Today I am informing the House about updates to the temporary tariff regime announced in March. This regime would come into effect if the UK leaves the EU without a deal on 31 October 2019.
The temporary tariff would apply equally to all countries where the UK does not have a trade agreement or other preferential agreement in place, this would include the EU.
The policy announced in March, and updated today, is designed with consumers and producers in mind. The majority of imports will be tariff free, with tariffs only applying on a small percentage of UK imports. The Government have listened to the concerns and needs of businesses and consumers since the temporary tariff regime was first announced and has made three specific amendments to the tariff rates published in March.
Lower tariffs on HGVs entering the UK market, striking a better balance between the needs of British producers and the SMEs that make up the UK haulage industry, ensuring that crucial fleet replacement programmes that help to lower carbon emissions can continue.
Adjusted tariffs on bioethanol to retain support for UK producers, as the supply of this fuel is important to critical national infrastructure.
Applied tariffs to additional clothing products to ensure the preferential access to the UK market currently available to developing countries, compared to other countries, is maintained.

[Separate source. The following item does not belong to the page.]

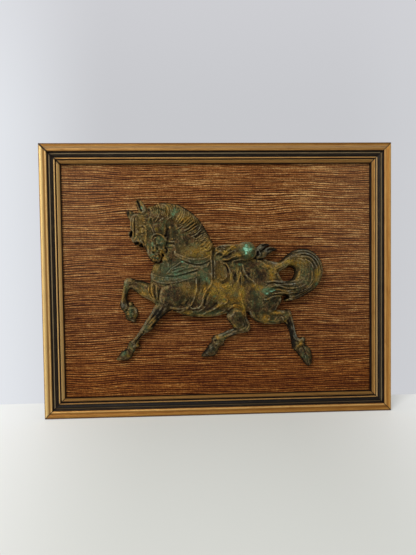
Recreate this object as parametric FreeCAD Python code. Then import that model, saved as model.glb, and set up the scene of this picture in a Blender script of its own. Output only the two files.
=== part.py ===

These three specific amendments will enable UK supply chains to continue to operate smoothly, keep prices down for consumers and ensure that we are fully prepared to leave the EU on 31 October whatever the circumstances.
In considering adjustments to the temporary tariff, the Government have continued to give regard to the five principles set out in the Taxation (Cross-border Trade) Act 2018:
the interests of consumers in the UK;
the interests of producers in the UK;
the desire to maintain and promote external trade of the UK;
the desire to maintain and promote productivity in the UK;
the extent to which goods are subject to competition.
Throughout the temporary period, the Government will also consider exceptional changes where clear evidence is provided by stakeholders against the criteria set out in the Taxation (Crossborder Trade) Act 2018 and would provide a mechanism to hear business and consumer feedback.
The Government aim, where possible, to minimise any new costs to business and mitigate any price impacts on consumers. For that reason, tariffs will only apply to 12% of total UK imports but there will need to be tariffs on some imports to make sure certain industries get the support they need.
This remains a temporary policy that would apply for a period of up to 12 months in the event that the UK leaves the EU without a deal on 31 October.
Information on specific tariff rates that would apply under the temporary tariff have been made available through the Government website.